This week was an interesting week. It is our last full week so some things in our schedule changed. We had "In Field Orientation" yesterday, which is supposed to better prepare us for the actual mission field. It took all day. So we have Preperation day today, Saturday, instead of Friday. The other big change this week was Thanksgiving. Thanksgiving is unlike any day in the Missionary Training Center or any Thanksgiving I've had. It was nice to have Thanksgiving right before leaving. For Thanksgiving there was a devotional, as well as a humanitarian aid project we worked on. At the devotional they selected two missionaries to speak, one of them was Sister Ycmat from my district. She spoke to the missionaries about tender mercies of the Lord. The other missionary spoke mostly about how thankful he was for the missionaries that found him. Following the missionary speakers, Sis. Wendy Nelson spoke. She spoke about doing things after the manner of God and not of man.
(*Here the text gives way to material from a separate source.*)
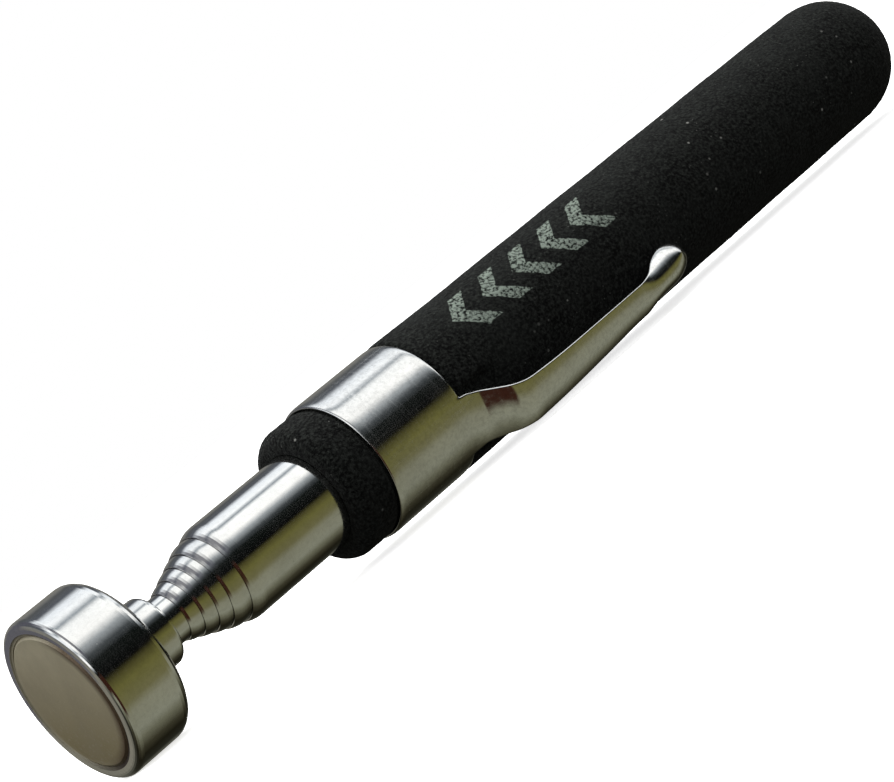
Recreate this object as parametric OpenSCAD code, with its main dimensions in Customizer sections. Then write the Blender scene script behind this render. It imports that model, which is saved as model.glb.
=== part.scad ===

She gave an example of the Nauvoo temple and how the architect wanted a different style than Joseph Smith directed, but Joseph Smith insisted on the Lords way. She also told a story about Elder Russell M. Nelson trusting in the Lord and doing the things God told him to even though it was against the wisdom of man. One of those was to leave his prominent career to become an apostle. The last speaker was her husband Elder Russell M. Nelson of the Quorum of the Twelve Apostles. He talked to us about giving thanks, an appropriate subject for Thanksgiving. He told us about the word Alleluia, which means Praise to God. He talked about the many hymns and shouts of praise in the scriptures. He told us of some miracles in his life, and ways that he personally gave thanks to God. He showed that everything we are is because of God and he deserves our thanks every hour of every day. He said that he does his best each day, and then thanks God for everything that has been done, because God ultimately made everything fall in place. He told us about his first few years as an Apostle, where he was new and inexperienced in his calling. He told how much each day he had to be thankful for and about some of the ways he could see the Lord each day in his life. He told us about special prayers of gratitude he has given, and that after great blessings we need to give a special thanks for them. It was really powerful. He was a very amazing and spiritual speaker.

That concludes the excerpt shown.